Особенно часто Геббельс обращался к примеру Фридриха II, с трудом удержавшемуся у власти в ходе Семилетней войны. Более того, Геббельс даже пытался утверждать, что подобные «почти катастрофы» — это историческая судьба Германии. 28 февраля 1945 г. Геббельс писал в дневнике: «Мы должны быть такими, каким был Фридрих Великий. Фюрер полностью со мной согласен, когда я говорю о том, чтобы, если в Германии каждые 150 лет будет возникать такое же серьёзное критическое положение, наши внуки могли сослаться на нас как на героический пример стойкости». В эти дни Геббельс читал биографию прусского короля, написанную английским историком Карлейлем. По словам Геббельса, он изложил Гитлеру «некоторые главы из неё, которые его глубоко потрясли».
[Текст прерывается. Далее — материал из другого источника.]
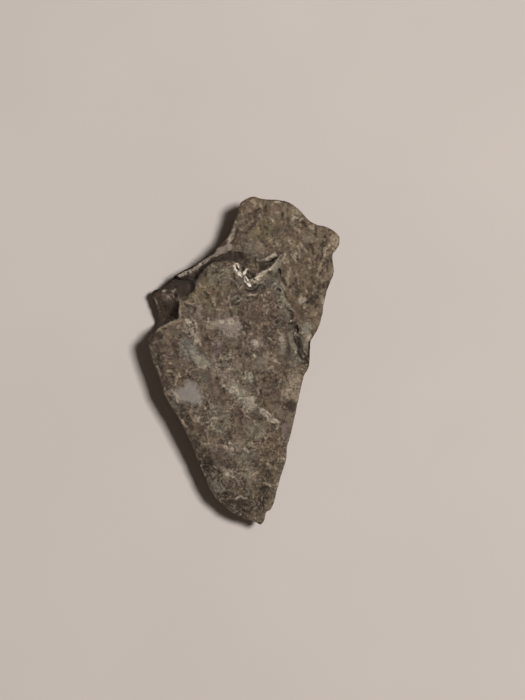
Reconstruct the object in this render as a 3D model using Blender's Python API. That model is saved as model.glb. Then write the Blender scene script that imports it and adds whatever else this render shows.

12 марта Геббельс, по его словам, передал «имеющийся у меня лишний экземпляр книги Карлейля “Фридрих Великий”, которая доставляет ему большую радость. Он подчёркивает, что мы должны сегодня подражать подобным великим примерам и что Фридрих Великий среди них — самая необыкновенная личность. Нам необходимо иметь честолюбивое стремление и ныне подать такой пример, на которые последующие поколения в периоды аналогичных кризисов и трудностей могли бы ссылаться так же, как мы сегодня ссылаемся на героев прошлого».